Não vou negar, adoro confusão. Às vezes, porém, fico chocado com a falta de preparo e a ingenuidade das pessoas. Não foram, como eu disse, só os sabichões ilustrados que caíram feito patos, mas vários “colegas de ofício” que eu andei zoando e gente que justificadamente não vai com as minhas fuças, que reproduziram e reproduzem as mesmas banalidades, isto é, eles garantem (aliás, sentenciam) que eu me imiscuo com a mediocridade anunciada, logo sou um escritor tosco e medíocre. Ninguém é obrigado a gostar do que escrevo.
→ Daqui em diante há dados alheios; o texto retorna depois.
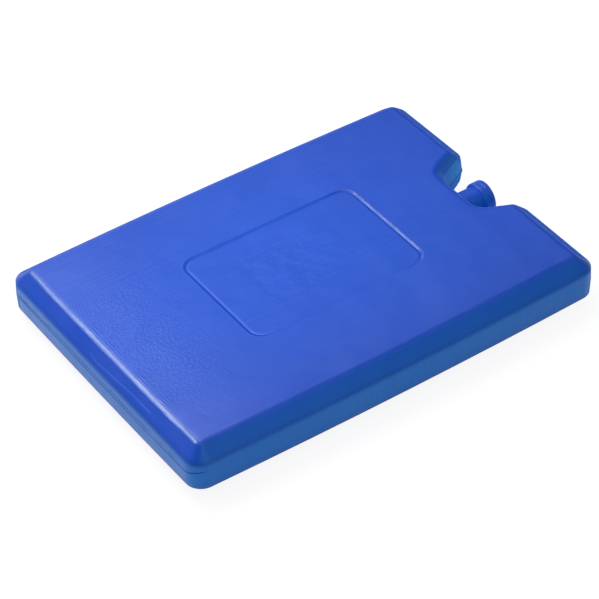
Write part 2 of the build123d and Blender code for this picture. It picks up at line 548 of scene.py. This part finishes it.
def recess_distance(at):
    """How far a place is outside the label recess's outline."""
    graph = at.graph
    squares = []
    for value, middle, half in zip((at.x, at.y), recess_middle, (recess_half_x, recess_half_y)):
        away = graph.math("ABSOLUTE", graph.math("SUBTRACT", value, middle))
        past = graph.math("MAXIMUM", graph.math("SUBTRACT", away, half - recess_corner), 0.0)
        squares.append(graph.product(past, past))
    corner_distance = graph.math("SQRT", graph.total(*squares))
    return graph.math("SUBTRACT", corner_distance, recess_corner)


def riser_relief(at, from_recess):
    """The steeper middle of the label recess's slope at the +X end."""
    graph = at.graph
    return graph.product(
        graph.ramp(from_recess, *riser_reach),
        graph.ramp(at.normal_z, *riser_facing),
        graph.ramp(at.x, *riser_x),
        riser_height,
    )


def wall_relief(at):
    """Fine upright streaks on the walls."""
    graph = at.graph
    wall = graph.ramp(graph.math("ABSOLUTE", at.normal_z), *wall_facing)
    drawn = graph.vector(at.x, at.y, graph.product(at.z, wall_streak_stretch))
    return graph.product(graph.noise(drawn, wall_streak_size), wall, wall_streak_height)


def fold_mask(at):
    """The hair-fine fold on the bevel of the -X end."""
    graph = at.graph
    rise = graph.ramp(at.y, fold_hook_y, fold_level_y, fold_low, fold_high, "LINEAR")
    hook = graph.ramp(at.y, fold_hook_y, fold_start_y, 0.0, 1.0, "LINEAR")
    above = graph.total(rise, graph.product(hook, hook, fold_hook_rise))
    height = graph.math("ADD", above, parting_height / millimetre)
    return graph.product(
        graph.line(at.z, height, fold_width),
        graph.band(at.y, fold_end_y, fold_start_y, fold_end_fade),
        graph.ramp(at.normal_x, *fold_facing),
    )


def surface_relief(at, fold, from_recess):
    """Everything that stands on the surface or is sunk in it, in millimetres."""
    graph = at.graph
    skin = graph.product(graph.noise(at.place, skin_size), skin_height)
    waves = graph.product(graph.noise(at.place, wave_size, wave_detail), wave_height)
    relief = graph.total(skin, waves)
    if fold is None:
        return relief
    on_top = graph.total(grain_relief(at), ridge_relief(at), speck_relief(at), smear_relief(at))
    return graph.total(
        relief,
        graph.product(on_top, at.top),
        graph.product(fold, fold_height),
        riser_relief(at, from_recess),
        wall_relief(at),
    )


def leaning_normal(at):
    """The normal, leaned a little where the top sinks towards its sides."""
    graph = at.graph
    lean = graph.vector(
        graph.product(graph.ramp(at.x, *lean_x), at.top, lean_x_share),
        graph.product(graph.ramp(at.y, *lean_y), at.top, lean_y_share),
        0.0,
    )
    leaning = graph.vector_math("ADD", at.normal, lean).outputs[0]
    return graph.vector_math("NORMALIZE", leaning).outputs[0]


def surface_roughness(at, from_recess):
    """Satin with faint smudges, duller edge-on and glossier where it is rubbed."""
    graph = at.graph
    smudge = graph.product(graph.noise(at.place, smudge_size, smudge_detail), smudge_share)
    facing = graph.nodes.new("ShaderNodeLayerWeight").outputs["Facing"]
    satin = graph.ramp(facing, *edge_on_range, satin_roughness, edge_on_roughness)
    rubbed = graph.ramp(at.x, *rubbed_x, 0.0, rubbed_share)
    roughness = graph.total(satin, smudge, rubbed)
    if from_recess is None:
        return roughness
    dull = graph.product(at.notch_side, graph.ramp(at.normal_z, *dull_facing), dull_share)
    keen = graph.product(
        graph.band(from_recess, *keen_reach, keen_fade), graph.ramp(at.x, *keen_x), keen_share
    )
    return graph.total(roughness, dull, keen)


def surface_colour(at, fold):
    """Blue that varies in clouds over the top, with painted shade darker towards the top's ends and
    sides, and painted light and shade on the walls, bevels and notch's wall for how light falls on
    them.
    """
    graph = at.graph
    cloud = graph.ramp(graph.noise(at.place, cloud_size), *cloud_range)
    colour = graph.mix(cloud, middle_blue, middle_blue_pale)
    # Painted shade: darker outwards from the middle of the top, where the light falls off.
    squares = []
    for value, middle, scale in zip((at.x, at.y), painted_falloff_middle, painted_falloff_scale):
        share = graph.product(graph.math("SUBTRACT", value, middle), 1 / scale)
        squares.append(graph.product(share, share))
    from_middle = graph.math("SQRT", graph.total(*squares))
    painted_falloff = graph.ramp(from_middle, *painted_falloff_range, 0.0, 1.0, "LINEAR")
    colour = graph.mix(painted_falloff, colour, painted_falloff_blue)
    # Painted light: upright faces turn paler and tealer.
    upright = graph.math("SUBTRACT", 1.0, graph.math("ABSOLUTE", at.normal_z))
    colour = graph.mix(graph.math("POWER", upright, wall_painted_light_power), colour, wall_painted_light_blue)

    # Painted light: the lit -X bevel is kept a deep blue.
    raised = graph.ramp(at.normal_z, *bevel_facing_up)
    end_bevel_lit = graph.product(
        graph.ramp(at.normal_x, *bevel_facing_side), raised, graph.ramp(at.normal_z, *end_bevel_top)
    )
    colour = graph.mix(end_bevel_lit, colour, end_bevel_lit_blue)
    # Painted shade: the shaded -Y bevel turns darker and tealer.
    front_bevel_shade = graph.product(
        graph.ramp(at.normal_y, *bevel_facing_side), raised, front_bevel_shade_share
    )
    colour = graph.mix(front_bevel_shade, colour, front_bevel_shade_blue)
    if fold is None:
        return colour
    # Painted shade: teal on the notch's wall.
    notch_wall_shade = graph.product(
        at.notch_side,
        graph.ramp(at.normal_z, *notch_wall_facing_up),
        graph.ramp(at.normal_y, *notch_wall_facing_side),
    )
    colour = graph.mix(notch_wall_shade, colour, notch_wall_shade_blue)
    return graph.mix(graph.product(fold, fold_paleness), colour, fold_blue)


def make_plastic(name, moulded_detail):
    """Satin blue blow-moulded plastic. The detail of the pack's faces is left off the plug."""
    material = bpy.data.materials.new(name)
    material.use_nodes = True
    graph = Graph(material.node_tree)
    shader = graph.nodes["Principled BSDF"]
    shader.inputs["Specular IOR Level"].default_value = specular_level
    at = Surface(graph, moulded_detail)
    fold = fold_mask(at) if moulded_detail else None
    from_recess = recess_distance(at) if moulded_detail else None
    bump = graph.nodes.new("ShaderNodeBump")
    bump.inputs["Distance"].default_value = millimetre
    graph.feed(bump.inputs["Height"], surface_relief(at, fold, from_recess))
    graph.links.new(leaning_normal(at), bump.inputs["Normal"])
    graph.links.new(bump.outputs[0], shader.inputs["Normal"])
    graph.links.new(surface_roughness(at, from_recess), shader.inputs["Roughness"])
    graph.links.new(surface_colour(at, fold), shader.inputs["Base Color"])
    return material


scene = bpy.context.scene
scene.view_settings.view_transform = "Standard"
make_camera()
make_lights()
make_floor()
for node_name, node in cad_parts.items():
    node.data.materials.clear()
    node.data.materials.append(make_plastic("satin_" + node_name, node_name == "pack_body"))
A lógica, porém, já serviu a construções mais elaboradas. Pode-se usá-la para dar chiliques, claro que sim. A inteligência, no entanto, recomenda prudência e caldo de galinha. O contrário disso é trabalhar de graça para a burrice, mandar sorvetão na testa.

E, o pior de tudo, essa gente desconsidera a possibilidade de Bruno & Marrone como uma ferramenta de retórica. Isso sim é grave. Não só revela a incapacidade de análise, mas revela sobretudo falta de ambição intelectual, sei lá, uma espécie de jaguncismo ilustrado. Atraso mesmo. Breguice. A impressão que tenho é a de que colocaram um bando de Zé Buscapés para cuidar das galinhas de Virgílio. Só faltou dizerem “como se atreve?”. A precariedade é mesmo uma via de mão dupla – e eu faço questão de trafegar na contramão. Mas é claro que o narrador na primeira pessoa se imiscui. Eu uso e abuso da famigerada voz em primeira pessoa, qual o problema? O que essa gente pretende? Que meu narrador se valha do sermão da sexagésima para seduzir a dona de um salão de beleza chamado Art & Stilo?